§ Task instructions: Where a line holds the string "rigid", return that line.
::: Exercise material
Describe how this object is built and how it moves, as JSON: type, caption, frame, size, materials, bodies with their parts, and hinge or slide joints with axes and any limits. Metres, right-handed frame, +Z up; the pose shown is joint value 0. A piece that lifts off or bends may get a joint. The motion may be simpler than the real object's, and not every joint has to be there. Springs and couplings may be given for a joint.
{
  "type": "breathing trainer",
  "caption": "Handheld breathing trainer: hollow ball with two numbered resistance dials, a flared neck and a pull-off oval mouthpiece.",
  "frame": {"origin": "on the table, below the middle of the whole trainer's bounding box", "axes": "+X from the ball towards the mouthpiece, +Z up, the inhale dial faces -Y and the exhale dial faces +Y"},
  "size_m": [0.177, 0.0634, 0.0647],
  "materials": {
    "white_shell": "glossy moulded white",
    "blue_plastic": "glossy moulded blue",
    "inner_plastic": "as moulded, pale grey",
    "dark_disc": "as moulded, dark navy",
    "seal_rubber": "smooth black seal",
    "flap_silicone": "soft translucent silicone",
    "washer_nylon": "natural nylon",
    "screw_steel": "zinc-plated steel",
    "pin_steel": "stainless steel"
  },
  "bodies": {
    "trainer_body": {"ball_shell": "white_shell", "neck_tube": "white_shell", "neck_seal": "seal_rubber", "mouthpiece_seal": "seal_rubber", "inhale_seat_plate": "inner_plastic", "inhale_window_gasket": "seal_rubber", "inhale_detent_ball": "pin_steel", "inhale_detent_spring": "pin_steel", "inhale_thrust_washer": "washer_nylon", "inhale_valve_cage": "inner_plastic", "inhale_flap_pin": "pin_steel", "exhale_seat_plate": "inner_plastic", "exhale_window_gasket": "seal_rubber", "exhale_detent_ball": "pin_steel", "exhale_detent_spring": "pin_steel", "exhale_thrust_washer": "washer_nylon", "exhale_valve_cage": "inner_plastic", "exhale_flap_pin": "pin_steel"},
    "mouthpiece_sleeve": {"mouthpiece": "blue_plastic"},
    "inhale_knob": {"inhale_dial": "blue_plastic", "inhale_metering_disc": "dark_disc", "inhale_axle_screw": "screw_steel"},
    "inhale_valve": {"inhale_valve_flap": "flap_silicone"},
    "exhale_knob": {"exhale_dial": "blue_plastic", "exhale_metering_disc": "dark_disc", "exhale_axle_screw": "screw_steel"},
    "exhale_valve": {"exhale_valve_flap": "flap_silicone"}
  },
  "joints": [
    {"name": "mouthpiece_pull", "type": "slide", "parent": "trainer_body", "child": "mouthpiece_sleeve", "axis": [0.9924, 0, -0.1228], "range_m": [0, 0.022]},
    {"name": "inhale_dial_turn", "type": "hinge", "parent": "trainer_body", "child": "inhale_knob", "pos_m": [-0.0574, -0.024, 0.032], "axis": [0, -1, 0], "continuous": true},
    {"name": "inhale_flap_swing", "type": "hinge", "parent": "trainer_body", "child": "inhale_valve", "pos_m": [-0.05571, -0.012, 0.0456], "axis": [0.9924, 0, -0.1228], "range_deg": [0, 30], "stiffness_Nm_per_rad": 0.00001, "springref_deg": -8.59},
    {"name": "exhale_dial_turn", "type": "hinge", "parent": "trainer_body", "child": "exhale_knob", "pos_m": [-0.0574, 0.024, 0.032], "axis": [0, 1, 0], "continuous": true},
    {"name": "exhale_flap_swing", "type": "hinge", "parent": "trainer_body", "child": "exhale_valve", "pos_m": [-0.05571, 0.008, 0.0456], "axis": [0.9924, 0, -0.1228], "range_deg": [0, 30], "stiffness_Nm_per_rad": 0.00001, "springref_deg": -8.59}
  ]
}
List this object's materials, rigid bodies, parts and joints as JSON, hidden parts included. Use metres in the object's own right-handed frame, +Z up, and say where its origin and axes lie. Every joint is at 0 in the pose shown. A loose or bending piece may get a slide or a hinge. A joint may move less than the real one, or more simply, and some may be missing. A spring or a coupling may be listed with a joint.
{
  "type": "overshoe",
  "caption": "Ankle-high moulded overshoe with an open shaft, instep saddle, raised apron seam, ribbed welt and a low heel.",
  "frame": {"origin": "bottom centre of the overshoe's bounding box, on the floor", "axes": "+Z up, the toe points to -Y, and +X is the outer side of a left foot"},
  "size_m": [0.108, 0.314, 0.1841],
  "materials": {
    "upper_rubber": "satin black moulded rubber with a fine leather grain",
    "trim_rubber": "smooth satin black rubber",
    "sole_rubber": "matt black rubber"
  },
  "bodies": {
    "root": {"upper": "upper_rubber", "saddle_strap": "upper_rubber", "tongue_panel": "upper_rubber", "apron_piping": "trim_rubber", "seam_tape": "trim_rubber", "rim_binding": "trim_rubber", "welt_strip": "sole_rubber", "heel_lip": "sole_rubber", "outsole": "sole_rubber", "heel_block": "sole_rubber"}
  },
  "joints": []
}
::::::
::: Exercise material
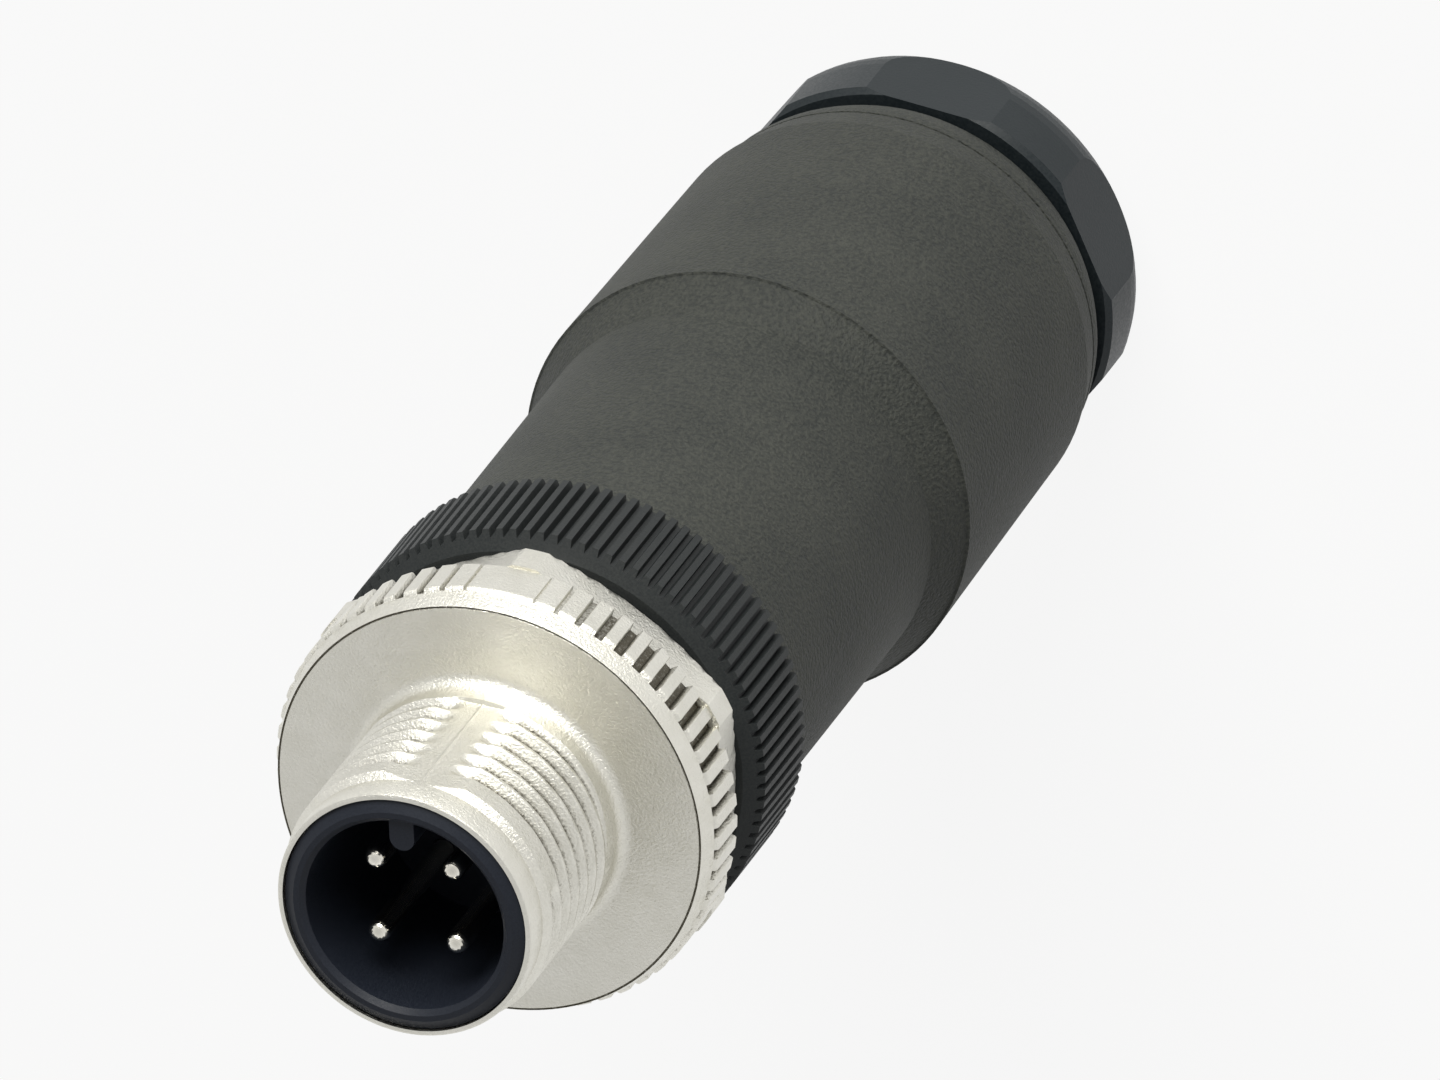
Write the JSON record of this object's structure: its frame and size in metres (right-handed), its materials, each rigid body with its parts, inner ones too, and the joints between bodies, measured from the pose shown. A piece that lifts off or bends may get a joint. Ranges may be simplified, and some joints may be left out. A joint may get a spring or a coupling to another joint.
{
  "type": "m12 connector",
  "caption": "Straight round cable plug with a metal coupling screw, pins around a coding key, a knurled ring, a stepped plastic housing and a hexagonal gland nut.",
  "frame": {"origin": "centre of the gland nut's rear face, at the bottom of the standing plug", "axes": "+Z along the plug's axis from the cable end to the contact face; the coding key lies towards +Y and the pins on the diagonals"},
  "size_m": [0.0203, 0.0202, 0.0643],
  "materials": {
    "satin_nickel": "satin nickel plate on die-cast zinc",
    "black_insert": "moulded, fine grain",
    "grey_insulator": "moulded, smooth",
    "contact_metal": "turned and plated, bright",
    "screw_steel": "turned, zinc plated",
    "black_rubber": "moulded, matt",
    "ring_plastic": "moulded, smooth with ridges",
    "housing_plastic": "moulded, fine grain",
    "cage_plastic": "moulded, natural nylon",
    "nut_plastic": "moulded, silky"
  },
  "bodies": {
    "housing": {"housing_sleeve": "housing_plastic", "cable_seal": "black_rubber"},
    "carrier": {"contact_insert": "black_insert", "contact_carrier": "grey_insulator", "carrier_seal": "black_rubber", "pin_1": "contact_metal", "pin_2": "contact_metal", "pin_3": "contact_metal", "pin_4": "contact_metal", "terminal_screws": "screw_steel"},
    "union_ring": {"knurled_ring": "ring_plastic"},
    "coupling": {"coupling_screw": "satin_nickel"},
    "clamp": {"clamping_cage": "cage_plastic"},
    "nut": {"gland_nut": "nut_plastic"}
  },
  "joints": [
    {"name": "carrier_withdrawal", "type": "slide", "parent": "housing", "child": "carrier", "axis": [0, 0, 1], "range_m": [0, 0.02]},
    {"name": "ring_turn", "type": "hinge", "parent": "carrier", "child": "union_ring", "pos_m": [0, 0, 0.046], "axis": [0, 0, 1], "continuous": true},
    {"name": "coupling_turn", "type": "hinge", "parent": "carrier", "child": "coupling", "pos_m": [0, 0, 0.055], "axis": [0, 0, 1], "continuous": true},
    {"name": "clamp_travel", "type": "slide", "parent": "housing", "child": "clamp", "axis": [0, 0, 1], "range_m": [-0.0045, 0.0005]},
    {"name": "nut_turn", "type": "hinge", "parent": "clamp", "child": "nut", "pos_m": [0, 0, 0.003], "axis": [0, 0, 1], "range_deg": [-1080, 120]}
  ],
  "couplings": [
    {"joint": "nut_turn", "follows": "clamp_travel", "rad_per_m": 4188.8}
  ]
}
::::::
§ Result below:
List this object's materials, rigid bodies, parts and joints as JSON, hidden parts included. Use metres in the object's own right-handed frame, +Z up, and say where its origin and axes lie. Every joint is at 0 in the pose shown. A loose or bending piece may get a slide or a hinge. A joint may move less than the real one, or more simply, and some may be missing. A spring or a coupling may be listed with a joint.
Write the JSON record of this object's structure: its frame and size in metres (right-handed), its materials, each rigid body with its parts, inner ones too, and the joints between bodies, measured from the pose shown. A piece that lifts off or bends may get a joint. Ranges may be simplified, and some joints may be left out. A joint may get a spring or a coupling to another joint.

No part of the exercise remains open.